As obras realizadas não recebem a manutenção adequada pela Prefeitura. As margens do córrego no trecho canalizado são constantemente tomadas por lixo e resíduos. Boa parte das árvores plantadas desapareceram, não houve manutenção. Na margem oposta à Vila Tião nada foi feito em termos urbanísticos. As 86 moradias projetadas foram construídas noutro bairro, distante. As áreas de lazer e seus equipamentos são de uma pobreza franciscana e não estão em bom estado, não atraem moradores ao seu uso. A calçada que acompanha a área de preservação permanente que um dia foi pintada de azul (segundo a Prefeitura, “para contrastar com o verde da vegetação”) é estreita, tem obstáculos como postes e árvores que deveriam ter ficado na faixa de serviço do passeio.
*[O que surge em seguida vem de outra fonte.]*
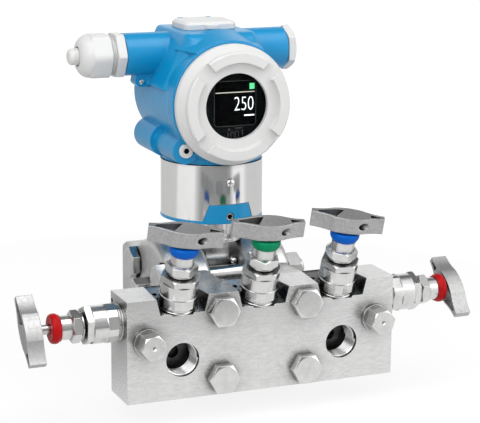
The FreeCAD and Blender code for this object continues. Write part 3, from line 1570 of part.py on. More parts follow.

A impressão que passa, para uma obra relativamente nova, é de incompletude e abandono.

Franca tem enormes dificuldades para investir em urbanismo há tempos. O orçamento é restrito pelas obrigações já assumidas com educação, saúde e folha de pagamento do funcionalismo ou em projetos equivocados como a reforma da Praça N.S. da Conceição. Obter um financiamento federal dessa ordem, a fundo perdido, foi uma grande oportunidade que infelizmente se perdeu para criar de fato um grande e exemplar parque linear com qualidade paisagística e desenho urbano adequados que mudasse a vida no bairro. Mas sempre é tempo de rever e reverter atitudes do passado.

Mauro Ferreira

É arquiteto e urbanista.

2 Comentários

  1. Considerações super importantes, essa obra se arrasta a muitos anos. O intenso crescimento urbano nessa região justifica um trabalho qualificado, mas para os políticos tem pouca visibilidade.

  2. Como sempre Meu Mestre Mauro, pesquisa e conhecimento de causa, preciosa pra escancarar O DESCASO ABSOLUTO.
    Perfeito quando você diz: SEMPRE É TEMPO DE REVER E REVERTER.